So, as many of you know...my aesthetic tastes lean a bit on the darker side...it was all those episodes of Dark Shadows, no doubt....which brings me to my post.

I saw the coooooooooooooooooooooooooooooooooooolest thing the other day. I noticed that my favorite band from my high school era,
Bauhaus, had released a final album (they have been broken up and recently toured together as a reunion), so I downloaded the album and as a bonus you get a video of a 2005 live performance in which they play there most noted tune "Bela Lugosi's Dead" (you may have seen them play this live in the opening scenes of the David Bowie vampire movie "the Hunger"). Anyway the video has the lead singer, Peter Murphy, hovering onto the stage, upside down in bat pose...AND proceeds to sing the entire song this way. How hard would that be. Way cool.

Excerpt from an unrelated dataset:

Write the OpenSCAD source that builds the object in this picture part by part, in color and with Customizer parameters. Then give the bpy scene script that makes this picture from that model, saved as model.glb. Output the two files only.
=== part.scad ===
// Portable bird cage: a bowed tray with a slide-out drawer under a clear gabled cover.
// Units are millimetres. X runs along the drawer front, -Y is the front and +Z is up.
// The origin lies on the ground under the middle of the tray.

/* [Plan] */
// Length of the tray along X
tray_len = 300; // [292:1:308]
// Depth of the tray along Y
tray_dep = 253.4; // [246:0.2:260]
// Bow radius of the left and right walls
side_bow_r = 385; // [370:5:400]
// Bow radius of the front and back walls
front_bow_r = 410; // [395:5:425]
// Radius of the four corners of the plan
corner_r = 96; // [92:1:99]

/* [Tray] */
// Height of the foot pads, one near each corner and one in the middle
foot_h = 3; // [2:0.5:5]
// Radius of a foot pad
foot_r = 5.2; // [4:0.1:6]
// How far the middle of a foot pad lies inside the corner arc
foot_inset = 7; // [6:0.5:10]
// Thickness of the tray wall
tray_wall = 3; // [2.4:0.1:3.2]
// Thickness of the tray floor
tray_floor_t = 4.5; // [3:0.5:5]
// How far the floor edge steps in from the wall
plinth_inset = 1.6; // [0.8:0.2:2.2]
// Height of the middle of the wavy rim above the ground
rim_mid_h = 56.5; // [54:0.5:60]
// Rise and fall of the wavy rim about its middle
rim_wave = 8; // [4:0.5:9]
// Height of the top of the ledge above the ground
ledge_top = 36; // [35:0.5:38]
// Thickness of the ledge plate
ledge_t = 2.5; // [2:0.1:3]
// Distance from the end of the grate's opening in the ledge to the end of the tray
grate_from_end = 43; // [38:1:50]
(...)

Now, I'm not quite the Goth I used to be, but it still works its way into my art. I have always been attracted to shadow...after all without shadow, light cannot be defined. It is also one of the most misunderstood of aesthetics. I think the assumption is that if your work leans a bit toward the dimmer side, (whether in color or theme) that you are somehow a dark personality. I can't tell you how many times I've had people say that, by the nature of my work, they assumed that I was this pensive and foreboding personality. My belief is that the art creates is not the sum total of an artist, it is merely the part they wish to express. (the following are a few samples from a commish I just finished).



In my case my aesthetic choices came about because (this is only speculation...I'm not sure anyone can really know why they do what they do to the nth degree) of a number of reasons. Probably the most notable was being a shy insecure kid...I moved a ton and just when I would make friends I would move again. Thus the loner vampire became sort of appealing as a metaphor....they were beautiful, stylish, self confident...everything I wanted to be. But really I think there is something deeper going on. I believe that there is something archetypal, something innate, that makes us fear...yet long for the night. To me it is the metaphor of the unknown, like sleep, like death.

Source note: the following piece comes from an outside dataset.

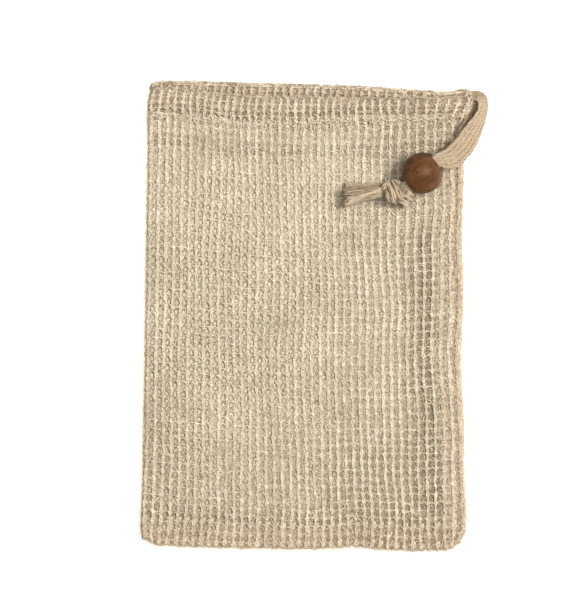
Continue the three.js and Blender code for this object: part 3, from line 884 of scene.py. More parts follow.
@dataclass(frozen=True)
class StitchSizes:
    """Loops of the seam thread below the tape, with the spans that their sizes are drawn from."""

    counts: tuple[tuple[Side, int], ...] = ((Side.FRONT, 210), (Side.BACK, 90))
    steps: int = 13
    middle: Span = (0.006, 0.982)
    ends: Span = (0.003, 0.988)
    reach: Span = (0.0006, 0.0015)
    lean: float = 0.75
    bend: float = 1.6
    below: float = 0.0010
    slope: float = 0.0012
    bends: Span = (0.3, 0.7)
    scatter: float = 0.00045
    lift: Span = (0.0001, 0.0005)
    least_lift: float = 0.00012
    radius: Span = (0.00015, 0.00025)
    tone: Span = (-0.4, 1.3)
    dulling: float = 0.9


LOOSE = LooseStrips()
STITCH = StitchSizes()
# Edge, way inward and tone of the thin ribs that close a ply at the fold and the side seam
# The tones are painted shade along both edges, deepest at the side seam.
EDGE_RIBS = ((0.0, 1, -0.6), (1.0, -1, -2.2))
EDGE_RIB_INSET = 0.0005
EDGE_RIB_SHARE = 0.55
# Levels of both plies of an allowance between the back at 0 and the front at 1
ALLOWANCE_LEVELS = (0.33, 0.66)
# Start of the random draws for the ground of each ply
GROUND_SEEDS = {Side.FRONT: 71, Side.BACK: 83}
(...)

Through the years, the vampire in me worked it's way into my art...its more refined than it used to be, but it is really a way of releasing ideas but it is also a way to explore the complexity of existence and the mortal coil we must all shed. Someone like Monet, finds a role in art exploring beauty and light and color. For me, it is the contrast of light and dark and of time's deteriorating and transformative effect on all things. I know this sounds odd, but it is really the hint of painfully beautiful nostalgia that fascinates me. There is something so sweet, so sad, so engrossing about things lost. Yes, there is beauty in tragedy, it is the recognition of the fragility of life and light as it battles against the shadow. Or in the case of Dia de los Muertos (Day of the Dead) in Mexico, a celebration of the dead is really an joyous celebration of life. The dark eerie setting of a cemetery at night, is transformed with simple candles, flowers and warm hearts, into one of the most beautiful things I have ever beheld.
ESH
This brings me to the Holocaust piece that
Judy and I worked on relating to her family's experience
(Judy did an amazing number of in depth informative posts on the collaboration check it out).
The most moving thing about working on this piece was that sense of lives lost, not in the sense of mere existence, but in Judy's father's case, childhood stolen. It is strange because as I was working on this project, what I found most disturbing was the not the photos of despair, but rather the photos of joy before the darkness came.
The next two images really punctuate the point. These are Judy's handiwork:
We know the tragedy that lies ahead yet we as viewers are helpless to reach into the past and help. It is the fragility of life that amazes me, the beauty of it despite adversity...perhaps because of it. It is how things in the universe try to block out the light, and how light tries to move through shadow. A dance...and sometimes a violent one, but if you look hard enough you will find grace and moments of beauty. This is the gift that Judy has, as an artist and as a she navigates this territory flawlessly.